The National Association of Realtors reports that one-third of all February existing home sales were all-cash deals. This means such buyers had substantial savings, did not need lender help and will not benefit from the mortgage interest tax write-off.
All cash buyers need not worry about qualifying for a loan because there is no mortgage. At a time when the housing market remains fragile, the ability to buy for cash while others face tough underwriting standards can be a substantial negotiating advantage – meaning you may be able to get a big pricing discount and other concessions.
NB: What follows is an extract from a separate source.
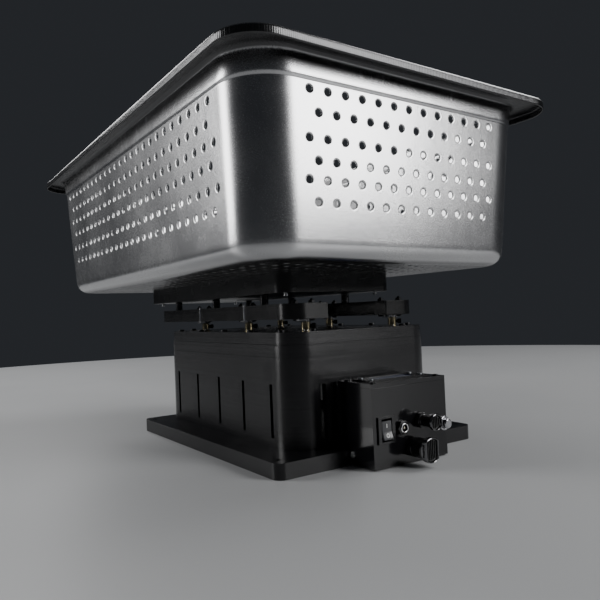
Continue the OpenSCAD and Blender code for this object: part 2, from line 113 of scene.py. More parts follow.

Perhaps most importantly, those who buy for cash need not worry about rising interest rates or falling income levels. If a rental, a mortgage-free rental property should generate significant positive cash flow, plus the owner can still write-off depreciation, property taxes and other ownership costs.
Whether an all-cash purchase makes sense for individual buyers depends on personal preferences, the alternative uses of your funds and the need to have additional capital in case of vacancies, repairs, taxes, etc. For specifics, speak with real estate brokers and fee-only financial planners.
You recently quoted figures that said that 92 percent of all borrowers have success with their first mortgage application. Given today’s tough underwriting standards can you re-check the number.
The number is correct, however the context should be that not all borrowers qualify, some purchase for cash, and of those who want and get financing 92 percent succeeded on the first shot. I should have been more clear.